#21: Tatsächlich… Liebe

Alles, was ihr tut, geschehe in Liebe.

1. Korinther 16,14 (EU)

Die Jahreslosung für 2024 ist die Aufforderung, dass alles in Liebe geschehen soll.

Nona, um es österreichisch auszudrücken. Das sollte doch eigentlich eine Selbstverständlichkeit sein, um gleich den österreichischen Indikativ nachzureichen: eigentlich sollte/wollte/würde…

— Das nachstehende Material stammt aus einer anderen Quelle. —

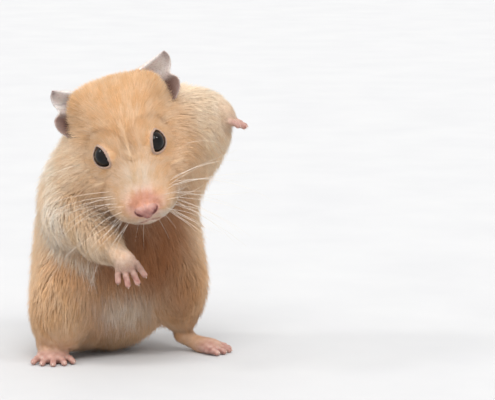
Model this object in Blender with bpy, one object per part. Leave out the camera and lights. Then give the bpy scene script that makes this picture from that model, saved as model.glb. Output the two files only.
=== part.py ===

Im Ernst: Ich habe – wahrscheinlich mit ganz vielen anderen – den Anspruch, dass die Motivation meines Handelns Liebe ist. Gleichzeitig erlebe ich – vermutlich mit ebenso vielen anderen, dass dieser Anspruch mehr Theorie als Praxis ist.

Zu oft meine ich, etwas aus Liebe zu tun und merke doch selbst, dass ich nur meine Interessen durchsetze. Zugegeben, bei mir merke ich das seltener als bei anderen. Dort dafür bereits im Vollzug und nicht erst im Nachhinein, oder wenn mich jemand mit der Nase darauf stößt.

Ob es Eheleute sind, oder Eltern mit ihren Kindern, im Beruf oder Freundeskreis – überall begegnet dieser Widerspruch von Anspruch und Wirklichkeit. Gerade in christlichen Gemeinden, Vereine und NGOs lassen sich selbstloses Engagement und Machtausübung oft nur schwer unterscheiden. Was leidenschaftliches Engagement für eine Sache sein kann, kann auch der Durchsetzung von Eigeninteressen dienen.

Ich will die Perspektive einmal umdrehen. Was, wenn wir Dinge nicht in Liebe machen bzw. diesen Anspruch stellen? Wie sieht es mit den Dingen aus, die ich nur halbherzig mache oder nur aus Gewohnheit, manchmal auch nur um des „lieben Friedens willen“? Wie sähe die Welt aus, wenn wir nur das tun, wofür unser Herz schlägt, was uns Freude macht? Wer macht das andere? Muss das andere überhaupt gemacht werden? Was passiert, wenn es niemand macht? So gesehen, fürchte ich, handle ich auch herzlos, wenn ich die halbherzigen Dinge liegen lasse.

Die Jahreslosung 2024 spricht von Liebe. Und klarer Weise drängt sich vor meinem inneren Auge das Bild eines Herzens auf oder von Menschen, die sich umarmen, küssen oder zumindest Händchen haltend spazieren gehen.

Ich habe als Illustration für den Bibelvers Flaschen mit Putzmitteln ausgewählt. Alles, so lautet der Spruch, alles, was ihr tut, geschehe in Liebe. Für mich bedeutet das, nicht nur die Dinge, die ich gerne mache, in Liebe geschehen zu lassen, sondern vor allem die Dinge, die ich lustlos angehe.

Der Apostel Paulus feuert ein paar Kapitel vorher ein wahres Feuerwerk der Liebe ab (1. Kor. 13). Verse, die gerne bei Trauungen als Lesung gewählt werden, seltener beim Klo putzen oder Staub wischen.

„Alles“, da steckt für mich eine Grundhaltung drin. Eine solche Grundhaltung lässt sich nicht befehlen. Aber wir können viel dafür tun, dass sie in einer Kultur des Respekts und Miteinanders wachsen kann. Letztlich geht es darum, dass Liebe geschieht. Und dabei muss ich daran denken, dass uns das Wesentliche letztlich unverfügbar ist: Dein Wille geschehe, heißt es im Vater Unser.

So vertraue ich darauf, dass Gottes Liebe in uns geschieht. Damit wir das klar sehen können, gebe er uns seinen guten Geist.

Und wer klar sehen kann, hat auch den Blick frei für alles, was um ihn herum passiert, was da auch kommen mag im Guten wie im Schlechten, im Großen wie im Kleinen. Einen liebevollen Blick für das Tatsächliche, das wünsche ich mir und Ihnen für das Jahr 2024!